Canadore College has launched an internship program for Indigenous youth in collaboration with the Nipissing First Nation economic development office and the Ministry of Natural Resources and Forestry.

The program is intended for Indigenous secondary and postsecondary students aged 15-30, who would like to learn more about how leadership can positively influence land guardianship and stewardship.

“Indigenous communities continue to identify enormous gaps in filling employment needs related to environmental sustainability,” said Patricia Chabbert, business and Indigenous relations manager at Canadore College, in a news release.

“This program will bring together knowledge keepers and community leaders to help youth prepare to take on these roles within their own communities. It also celebrates Indigenous knowledges of the land and encourages participants to see these knowledges as strengths and assets in their career pathways.”

A diverse group of traditional knowledge keepers and community presenters will lead a series of workshops to help students improve on a variety of vocational skills across three broad themes: Indigenous worldviews and teachings regarding the environment; career exploration and land-based learning; and leadership and land-based programs. They will also gain practical work experience in and training in wilderness CPR and WHIMIS training.
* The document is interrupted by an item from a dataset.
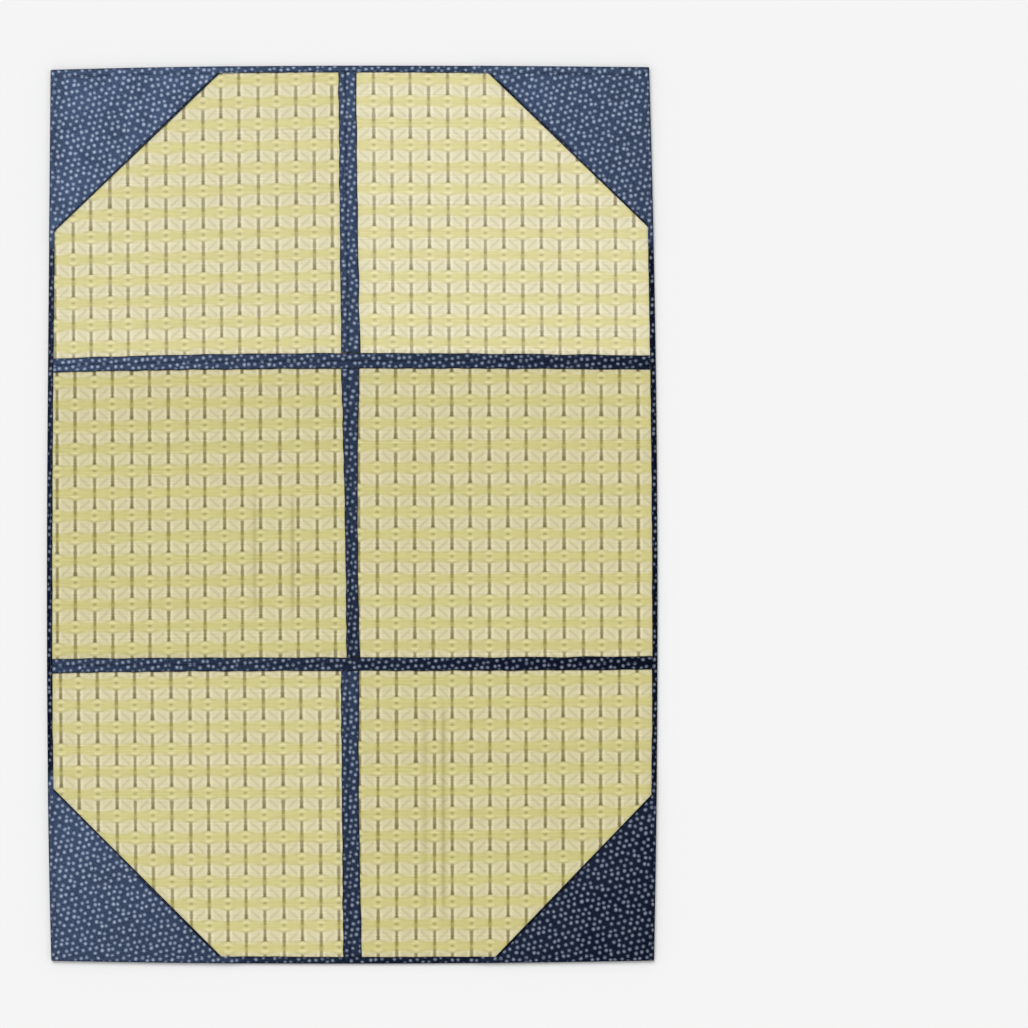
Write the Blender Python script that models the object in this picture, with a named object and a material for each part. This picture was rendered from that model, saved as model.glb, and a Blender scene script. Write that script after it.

“I'm interested in the program because I strongly believe that all nations, communities and cultures across the globe have a strong connection, need and want to live off of, and be a part of, the land they live on,” said 22-year-old Rolan Bergeon, participant from  Nipissing First Nation.

“Therefore, this internship will give me the opportunity to learn more about the land I live on, while allowing me to further improve upon my leadership skills.” 

Canadore College received a $76,000 grant from Indigenous and Northern Affairs Canada (INAC). The program began Aug. 14 and will run until Sept. 1. Chabbert is hopeful to run subsequent cohorts with other sectors throughout the year.

Canadore trains people through applied learning, leadership and innovation. It provides access to over 75 full-time quality programs and has outstanding faculty and student services. The college and its students add nearly $290 million to the regions of Nipissing and Parry Sound. Approximately 1,000 students graduate from Canadore each year, and they join 44,000 alumni working across the globe.

Nearly 20 per cent of Canadore’s total student population is of Ojibway, Oji-Cree, Cree Algonquin, Mohawk, Inuit or Métis descent from Ontario, Québec and nationwide, one of the highest representations in the provincial college system.